The Missouri School of Journalism is everything people say it is. Amazing faculty minds, top-notch students, and a real desire to make the industry better. This place oozes brilliance and is a rich environment for students truly interested in learning. I’m struck that it won’t be the same at Lehigh, but I’m at peace with that one. If all experiences were just like Missouri, then these five years would not have been unique. I am a fan of unique.
I’ve known folks who came and went here that regretted things they didn’t do while here. Not me. Sure, there are some things I’d do differently, or more, or less. But I got the most out of my education here, so I have no regrets. I wasn’t cheated by MU or by myself, and that’s enough for me.

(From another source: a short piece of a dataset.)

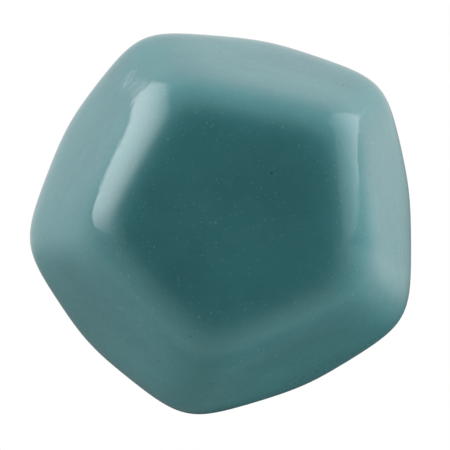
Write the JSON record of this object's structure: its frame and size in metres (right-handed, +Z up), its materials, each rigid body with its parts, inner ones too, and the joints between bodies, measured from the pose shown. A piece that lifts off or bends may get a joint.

And I leave full of gratitude. Dr. Don Ranly, one of my favorite professors here, who once remarked in my Literature Of Journalism course that “there’s nothing like being a doctoral student” with an emphasis on “doctoral” in that breath-taking awe voice of his that only he could pull off.
But Ranly was right, just as always. I’m sure gonna miss this.
- Dr. Jeremy J. Littau
Thanks for the kind words, and best wishes at Lehigh.
wow. i really enjoyed reading this jeremy. congratulations on all that you’ve accomplished. it’s been an incredible amount of work, and it’s clear from what you’ve written that the journey has been well worth the effort.
Congratulations on the road well taken!
Congratulations, Doctor! As a dinosaur whose four decades-plus worth of print journalism are making it difficult to imagine a changed world, I appreciate the prism you offer us. Mizzou should make your comments required reading for every incoming journalism grad student. And what an inspiring endorsement for this school! Many thanks, and best wishes at Lehigh.
Jeremy, your story is inspiring. Thank you for being such a dedicated educator – I have learned much from you in this summer’s class. The students at Lehigh will be fortunate to study with you. Take care!